→ **Dataset extract**:
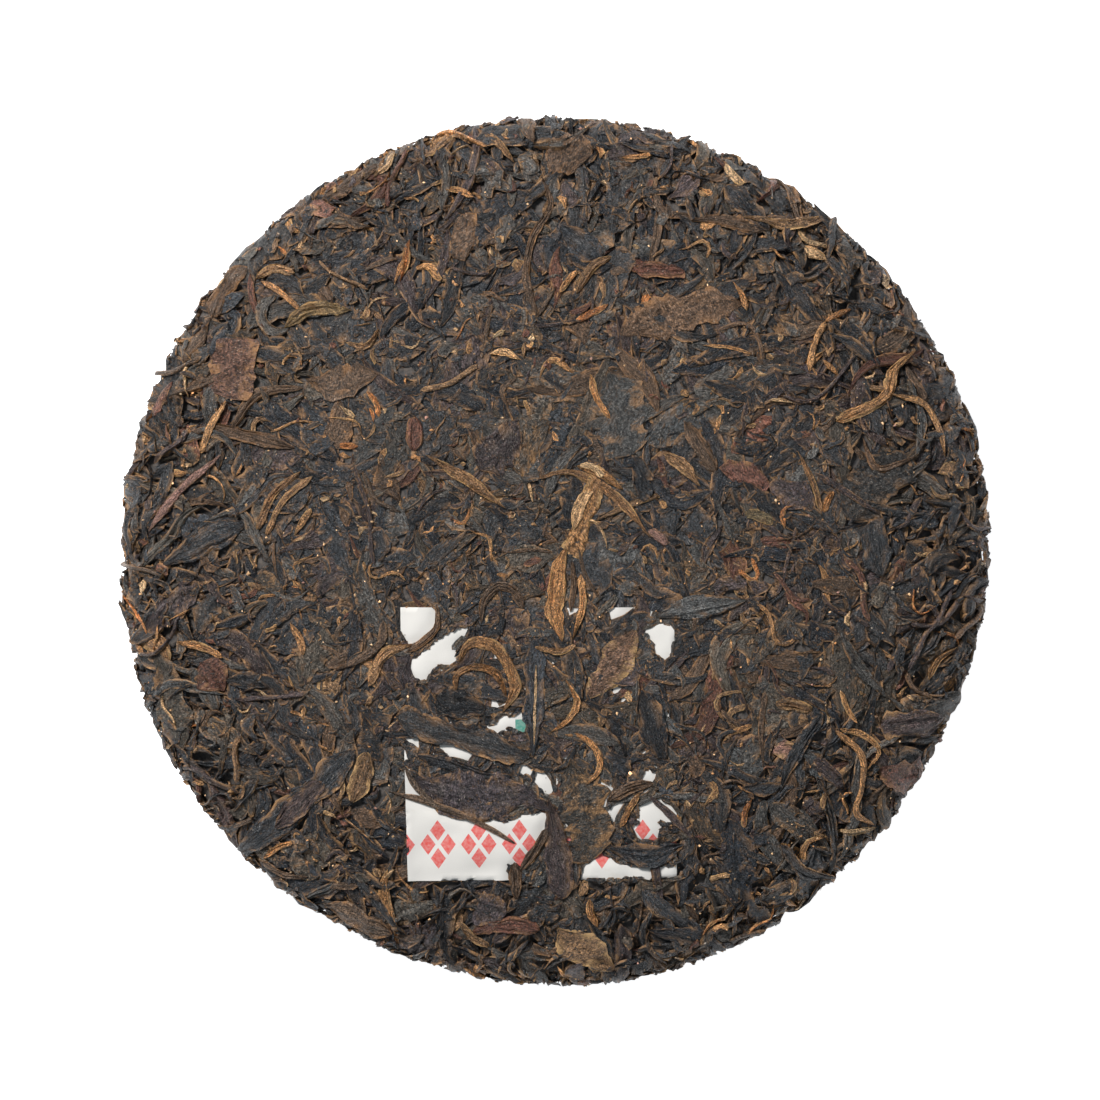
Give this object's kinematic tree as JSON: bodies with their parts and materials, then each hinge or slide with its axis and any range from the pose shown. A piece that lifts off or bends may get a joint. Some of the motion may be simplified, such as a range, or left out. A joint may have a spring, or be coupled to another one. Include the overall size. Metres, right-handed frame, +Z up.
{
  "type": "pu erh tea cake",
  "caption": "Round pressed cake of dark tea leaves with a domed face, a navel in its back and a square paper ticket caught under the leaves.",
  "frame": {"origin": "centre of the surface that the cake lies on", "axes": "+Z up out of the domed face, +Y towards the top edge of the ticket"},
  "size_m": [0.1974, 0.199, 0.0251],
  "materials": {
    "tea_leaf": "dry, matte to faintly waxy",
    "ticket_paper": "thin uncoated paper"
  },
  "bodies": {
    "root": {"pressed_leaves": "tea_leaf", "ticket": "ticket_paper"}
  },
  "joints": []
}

→ **Exercise goal**: Scan the listing above for the word "that" and show each line where it is found.

→ **Answer to the exercise**:
Give this object's kinematic tree as JSON: bodies with their parts and materials, then each hinge or slide with its axis and any range from the pose shown. A piece that lifts off or bends may get a joint. Some of the motion may be simplified, such as a range, or left out. A joint may have a spring, or be coupled to another one. Include the overall size. Metres, right-handed frame, +Z up.
  "frame": {"origin": "centre of the surface that the cake lies on", "axes": "+Z up out of the domed face, +Y towards the top edge of the ticket"},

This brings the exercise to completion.